AIM OF THE EXERCISE
Which lines run from the first one up to and including the one with "cleft towards +Y."? Print exactly those.

DATA EXTRACT

__________________________________________________

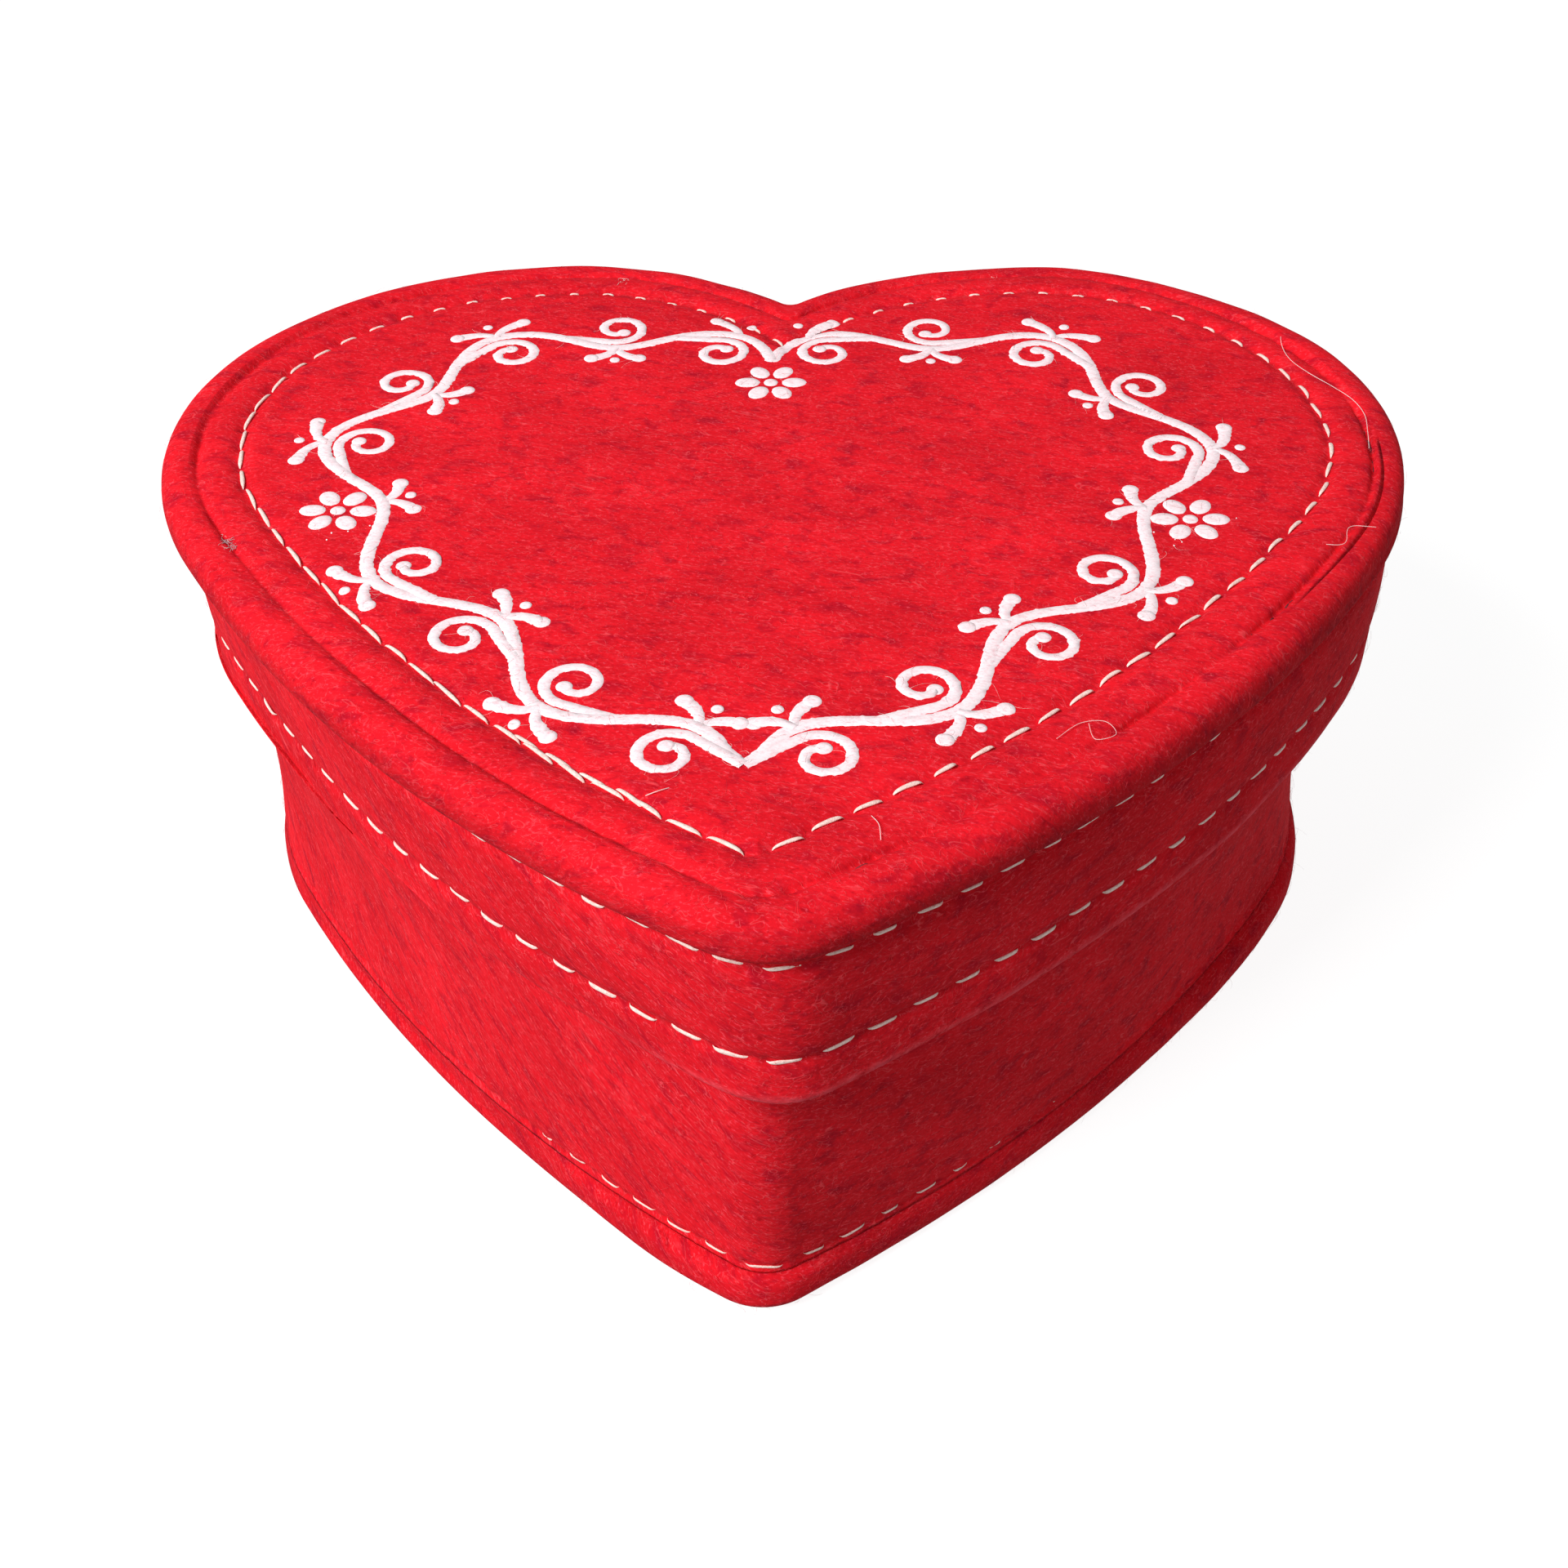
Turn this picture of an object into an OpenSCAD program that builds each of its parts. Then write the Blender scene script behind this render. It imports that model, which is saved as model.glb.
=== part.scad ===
// Heart-shaped felt trinket box with a lift-off lid.
// Lid and box are each a pad and a band of felt over card, joined by rows of running stitch.
// Frame: origin under the middle of the box, on the surface it stands on; +Z up,
// +X to the right, the tip of the heart towards -Y and its cleft towards +Y.

/* [Heart outline] */
// Distance from the centre line to the middle of each lobe
lobe_x = 35.5; // [33:0.5:38]
// Radius of each lobe at the rim of the lid
lobe_r = 54.5; // [50:0.5:58]
// How far behind the origin the lobes' middles lie
lobe_y = 25; // [22:1:28]
// Radius of the long, almost straight side
side_r = 227; // [210:1:250]
// Angle below the lobe's middle where the side takes over from the lobe
side_turn = 32; // [28:1:36]
// Radius of the rounded tip
tip_r = 14; // [12:1:18]

/* [Heights] */
// Height of the closed box
total_h = 75; // [70:1:85]
// Depth of the lid, from its top to its raw lower edge
lid_h = 29; // [25:1:32]
// Height of the lid's padded top
lip_h = 7.5; // [7:0.5:9]
// Height of the padded base
base_h = 6.5; // [6:0.5:10]

/* [Layers] */
// Thickness of the outer felt
felt_t = 2; // [1.5:0.1:2.5]
// Thickness of the card in the lid
lid_board_t = 1; // [0.8:0.1:1.2]
// Thickness of the card in the walls and the top
board_t = 1.5; // [1:0.1:2]
// Thickness of the lining felt
lining_t = 0.5; // [0.4:0.1:0.7]
// How far the lid's lip overhangs its band
lip_overhang = 2; // [1:0.1:3]
// Gap all round between the lid's lining and the wall of the box
lid_gap = 0.7; // [0.5:0.1:1]
// Gap between the top of the wall and the lid above it
rim_gap = 0.3; // [0.2:0.1:0.6]
// How far the base bulges out beyond the wall
base_bulge = 1; // [0.5:0.1:1.5]

/* [Stitching] */
// Distance from one stitch to the next, in the rows on top of the lid
stitch_pitch = 5.5; // [4.5:0.25:7]
// Distance from one stitch to the next, in the rows round the bands
band_pitch = 6; // [4.5:0.25:7]
// Visible length of a stitch
stitch_l = 3.75; // [2.5:0.25:4]
// Thickness of the thread
thread_d = 0.6; // [0.6:0.1:1]
// Distance of the white quilting row from the edge of the lid
quilt_inset = 11.5; // [10:0.5:13]
// Distance of the sunk dark seam from the edge of the lid
groove_inset = 5.5; // [5.5:0.5:7]
// Height of the rim stitches above the lower edge of the lid
rim_row_h = 6.5; // [4:0.5:8]

/* [Print] */
// Thickness of the raised print
print_t = 0.2; // [0.1:0.05:0.3]
// Width of the print's main stem
stem_w = 1.9; // [1.2:0.1:2.2]
// Width of the print's curls
curl_w = 1.6; // [1.1:0.1:1.8]
// How far the print sits to the left of the middle
print_shift = 2.2; // [0:0.1:3]
// Size of the wreath's middle line, as a share of the lid's outline
wreath_share = 0.66; // [0.6:0.01:0.7]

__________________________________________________

RESPONSE
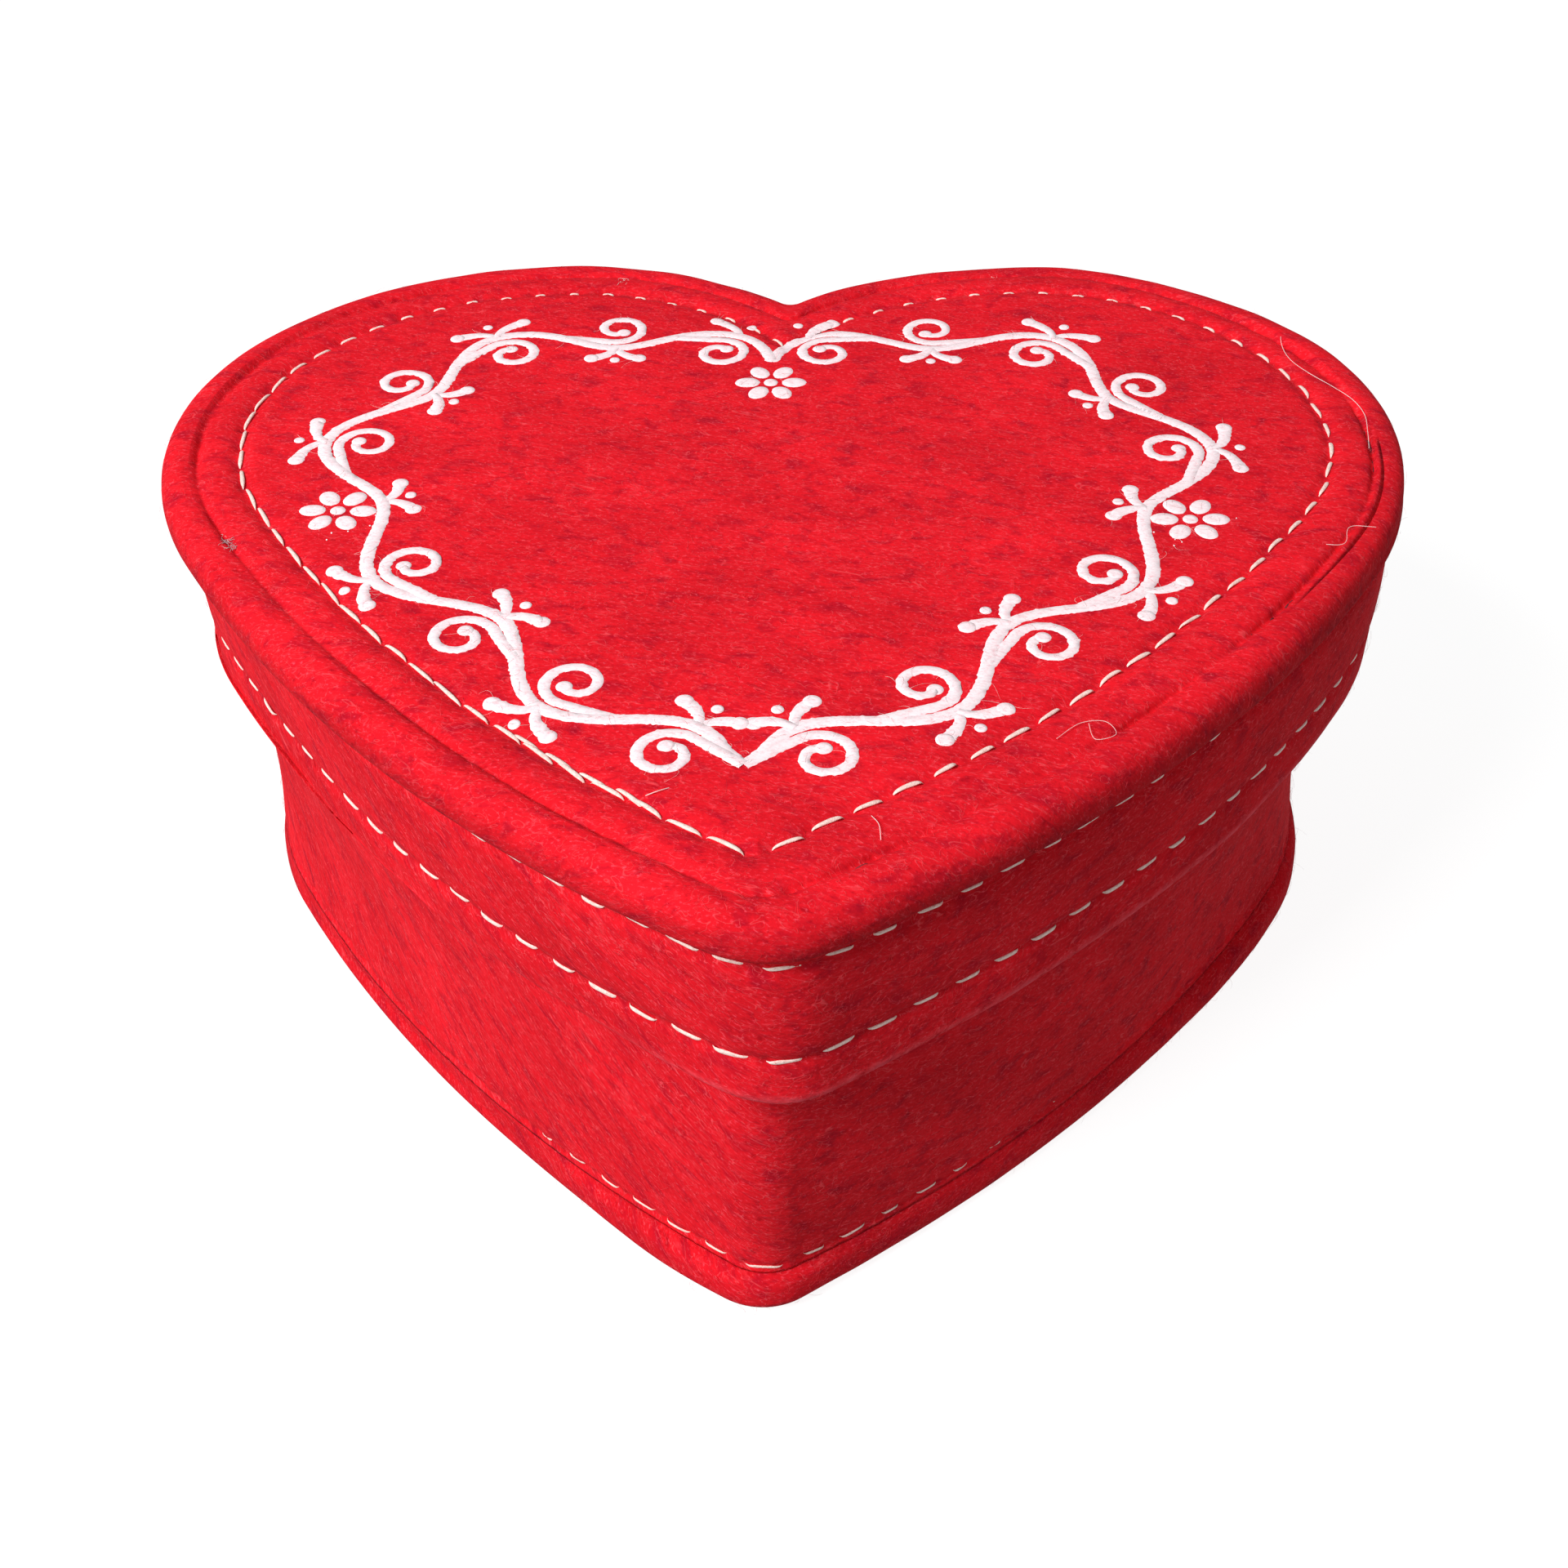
Turn this picture of an object into an OpenSCAD program that builds each of its parts. Then write the Blender scene script behind this render. It imports that model, which is saved as model.glb.
=== part.scad ===
// Heart-shaped felt trinket box with a lift-off lid.
// Lid and box are each a pad and a band of felt over card, joined by rows of running stitch.
// Frame: origin under the middle of the box, on the surface it stands on; +Z up,
// +X to the right, the tip of the heart towards -Y and its cleft towards +Y.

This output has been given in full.